··· Provided information

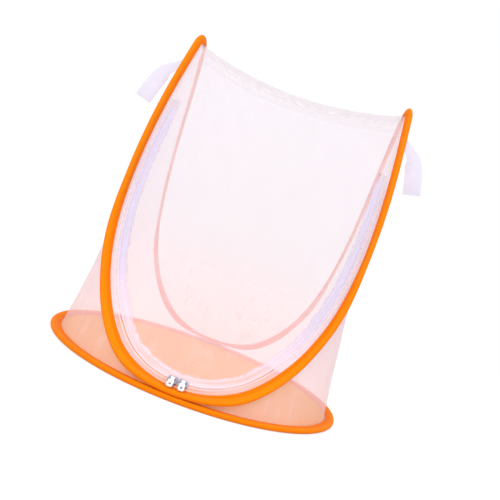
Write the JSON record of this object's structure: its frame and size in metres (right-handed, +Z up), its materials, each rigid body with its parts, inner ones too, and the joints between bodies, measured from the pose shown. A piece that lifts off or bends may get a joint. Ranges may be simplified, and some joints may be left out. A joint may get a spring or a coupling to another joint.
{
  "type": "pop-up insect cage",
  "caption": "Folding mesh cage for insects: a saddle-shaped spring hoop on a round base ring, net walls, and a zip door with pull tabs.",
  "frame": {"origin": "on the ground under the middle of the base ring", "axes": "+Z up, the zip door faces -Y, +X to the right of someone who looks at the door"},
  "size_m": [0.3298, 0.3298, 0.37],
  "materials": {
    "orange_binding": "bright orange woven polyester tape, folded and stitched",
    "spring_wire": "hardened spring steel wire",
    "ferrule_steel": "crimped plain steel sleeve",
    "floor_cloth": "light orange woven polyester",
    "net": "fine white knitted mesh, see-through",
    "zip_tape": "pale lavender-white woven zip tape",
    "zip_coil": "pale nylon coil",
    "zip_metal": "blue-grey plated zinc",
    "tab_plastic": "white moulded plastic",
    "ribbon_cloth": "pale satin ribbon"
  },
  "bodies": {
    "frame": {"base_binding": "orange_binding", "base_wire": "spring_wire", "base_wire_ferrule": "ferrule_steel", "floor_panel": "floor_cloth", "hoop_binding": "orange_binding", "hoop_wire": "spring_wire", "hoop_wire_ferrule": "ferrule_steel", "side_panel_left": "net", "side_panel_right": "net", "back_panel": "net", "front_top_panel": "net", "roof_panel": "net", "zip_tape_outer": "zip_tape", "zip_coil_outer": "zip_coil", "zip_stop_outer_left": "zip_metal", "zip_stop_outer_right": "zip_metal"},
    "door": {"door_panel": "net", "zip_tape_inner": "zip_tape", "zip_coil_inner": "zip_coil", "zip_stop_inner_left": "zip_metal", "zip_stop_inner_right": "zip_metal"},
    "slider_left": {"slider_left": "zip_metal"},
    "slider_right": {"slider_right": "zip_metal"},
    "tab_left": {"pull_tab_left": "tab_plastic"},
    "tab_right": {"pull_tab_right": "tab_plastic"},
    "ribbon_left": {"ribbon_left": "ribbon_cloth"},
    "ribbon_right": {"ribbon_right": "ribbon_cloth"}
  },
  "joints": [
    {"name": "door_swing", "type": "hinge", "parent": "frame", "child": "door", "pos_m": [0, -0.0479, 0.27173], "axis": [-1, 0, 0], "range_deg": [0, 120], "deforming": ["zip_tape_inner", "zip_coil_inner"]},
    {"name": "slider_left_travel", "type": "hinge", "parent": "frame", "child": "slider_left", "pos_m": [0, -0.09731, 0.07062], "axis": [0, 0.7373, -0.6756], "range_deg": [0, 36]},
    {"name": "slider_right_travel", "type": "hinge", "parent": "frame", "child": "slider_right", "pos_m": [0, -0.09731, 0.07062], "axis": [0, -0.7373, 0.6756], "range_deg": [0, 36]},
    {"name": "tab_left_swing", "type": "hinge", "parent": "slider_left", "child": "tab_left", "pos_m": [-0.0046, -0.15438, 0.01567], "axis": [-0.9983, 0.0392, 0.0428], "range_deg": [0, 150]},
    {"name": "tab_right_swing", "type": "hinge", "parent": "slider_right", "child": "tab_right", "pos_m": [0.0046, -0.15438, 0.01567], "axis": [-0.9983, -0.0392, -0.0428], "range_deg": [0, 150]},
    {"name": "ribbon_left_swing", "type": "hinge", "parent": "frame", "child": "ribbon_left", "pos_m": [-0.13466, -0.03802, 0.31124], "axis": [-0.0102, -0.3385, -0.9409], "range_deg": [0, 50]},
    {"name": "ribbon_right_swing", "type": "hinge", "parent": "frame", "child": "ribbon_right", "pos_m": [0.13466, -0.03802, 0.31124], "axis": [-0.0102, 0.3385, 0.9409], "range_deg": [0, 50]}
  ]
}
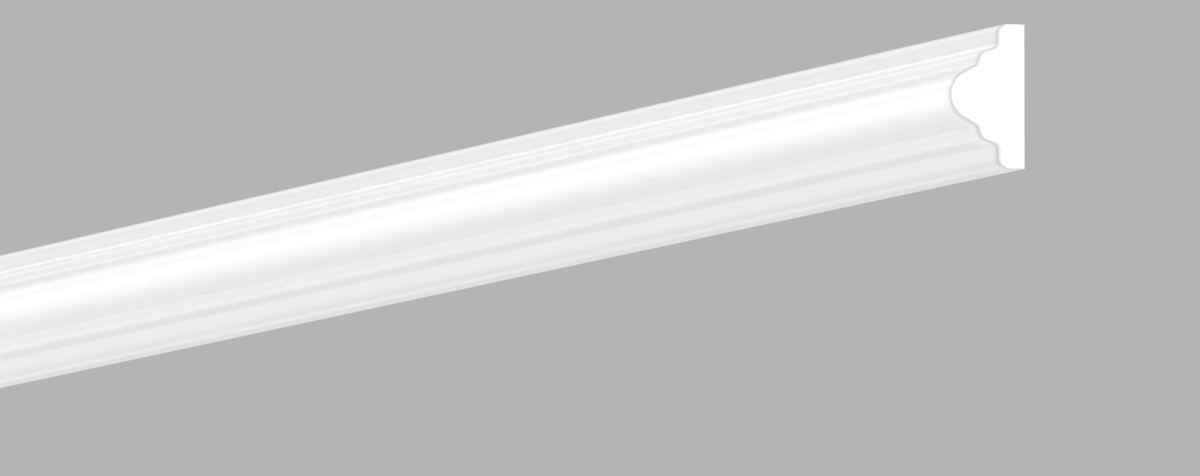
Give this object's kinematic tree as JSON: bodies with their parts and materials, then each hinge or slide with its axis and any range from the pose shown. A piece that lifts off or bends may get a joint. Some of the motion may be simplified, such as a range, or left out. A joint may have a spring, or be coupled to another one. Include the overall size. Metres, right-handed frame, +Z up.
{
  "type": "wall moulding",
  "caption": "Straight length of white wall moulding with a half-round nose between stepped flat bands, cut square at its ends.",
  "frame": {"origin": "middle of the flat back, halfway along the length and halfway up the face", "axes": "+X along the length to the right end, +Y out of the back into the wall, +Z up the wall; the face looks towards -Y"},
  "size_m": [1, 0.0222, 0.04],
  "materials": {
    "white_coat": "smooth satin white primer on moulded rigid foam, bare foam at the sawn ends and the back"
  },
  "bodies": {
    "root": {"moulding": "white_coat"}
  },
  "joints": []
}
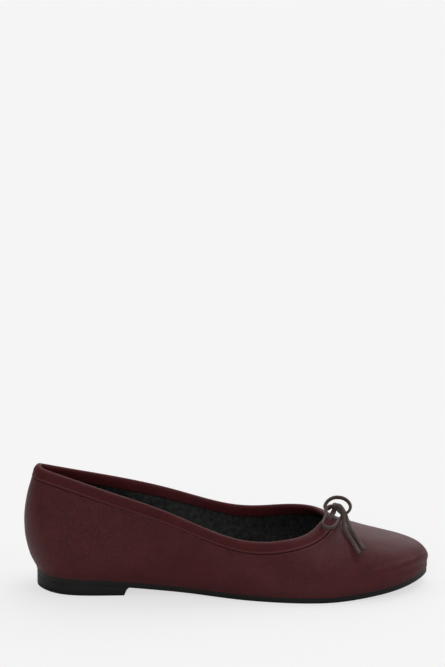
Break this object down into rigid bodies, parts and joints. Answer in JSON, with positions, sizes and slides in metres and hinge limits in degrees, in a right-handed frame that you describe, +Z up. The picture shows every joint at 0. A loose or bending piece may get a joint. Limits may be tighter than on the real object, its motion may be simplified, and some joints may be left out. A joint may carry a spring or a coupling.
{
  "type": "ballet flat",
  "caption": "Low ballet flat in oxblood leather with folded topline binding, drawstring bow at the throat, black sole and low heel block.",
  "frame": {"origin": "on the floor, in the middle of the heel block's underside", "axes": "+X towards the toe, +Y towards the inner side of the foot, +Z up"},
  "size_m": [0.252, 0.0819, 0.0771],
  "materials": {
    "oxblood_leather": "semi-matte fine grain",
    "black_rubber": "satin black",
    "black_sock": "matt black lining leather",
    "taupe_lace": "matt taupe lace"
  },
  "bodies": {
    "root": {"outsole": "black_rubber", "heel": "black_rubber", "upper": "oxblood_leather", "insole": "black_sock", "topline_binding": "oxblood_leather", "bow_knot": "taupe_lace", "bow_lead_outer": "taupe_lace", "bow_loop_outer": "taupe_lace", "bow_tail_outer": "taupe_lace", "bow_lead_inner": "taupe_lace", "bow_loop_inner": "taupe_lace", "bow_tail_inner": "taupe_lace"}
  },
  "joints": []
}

······
··· Provided information

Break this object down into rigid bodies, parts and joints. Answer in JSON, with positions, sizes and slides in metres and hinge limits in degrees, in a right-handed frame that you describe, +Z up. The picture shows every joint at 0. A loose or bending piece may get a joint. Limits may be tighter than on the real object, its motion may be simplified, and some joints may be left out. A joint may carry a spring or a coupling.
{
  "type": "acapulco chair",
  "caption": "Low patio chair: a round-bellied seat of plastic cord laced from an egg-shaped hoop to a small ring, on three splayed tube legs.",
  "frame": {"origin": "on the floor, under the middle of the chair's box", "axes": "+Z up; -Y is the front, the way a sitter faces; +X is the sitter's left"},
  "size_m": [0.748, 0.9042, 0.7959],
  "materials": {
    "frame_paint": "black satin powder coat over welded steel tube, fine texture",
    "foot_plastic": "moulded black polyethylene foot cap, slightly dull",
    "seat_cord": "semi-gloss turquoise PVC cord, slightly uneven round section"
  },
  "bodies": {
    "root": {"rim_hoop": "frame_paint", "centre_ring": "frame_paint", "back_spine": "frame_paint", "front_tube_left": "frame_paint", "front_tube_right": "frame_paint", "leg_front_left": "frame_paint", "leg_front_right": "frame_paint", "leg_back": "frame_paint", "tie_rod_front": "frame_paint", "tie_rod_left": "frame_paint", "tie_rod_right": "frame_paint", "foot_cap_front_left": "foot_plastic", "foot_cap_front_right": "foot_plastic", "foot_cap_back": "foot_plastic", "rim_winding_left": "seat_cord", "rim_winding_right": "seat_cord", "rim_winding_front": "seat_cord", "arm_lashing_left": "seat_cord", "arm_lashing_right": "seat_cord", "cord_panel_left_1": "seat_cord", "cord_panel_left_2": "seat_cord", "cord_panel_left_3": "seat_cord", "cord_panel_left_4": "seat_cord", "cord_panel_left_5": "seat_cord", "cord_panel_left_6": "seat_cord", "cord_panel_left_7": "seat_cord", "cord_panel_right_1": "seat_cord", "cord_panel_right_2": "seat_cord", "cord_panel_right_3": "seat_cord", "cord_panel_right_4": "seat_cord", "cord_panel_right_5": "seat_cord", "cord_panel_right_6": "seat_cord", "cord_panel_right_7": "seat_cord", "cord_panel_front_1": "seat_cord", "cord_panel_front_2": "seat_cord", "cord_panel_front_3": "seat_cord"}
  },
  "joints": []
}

······

Pick out every line above that contains the word "lifts" and copy it.

Write the JSON record of this object's structure: its frame and size in metres (right-handed, +Z up), its materials, each rigid body with its parts, inner ones too, and the joints between bodies, measured from the pose shown. A piece that lifts off or bends may get a joint. Ranges may be simplified, and some joints may be left out. A joint may get a spring or a coupling to another joint.
Give this object's kinematic tree as JSON: bodies with their parts and materials, then each hinge or slide with its axis and any range from the pose shown. A piece that lifts off or bends may get a joint. Some of the motion may be simplified, such as a range, or left out. A joint may have a spring, or be coupled to another one. Include the overall size. Metres, right-handed frame, +Z up.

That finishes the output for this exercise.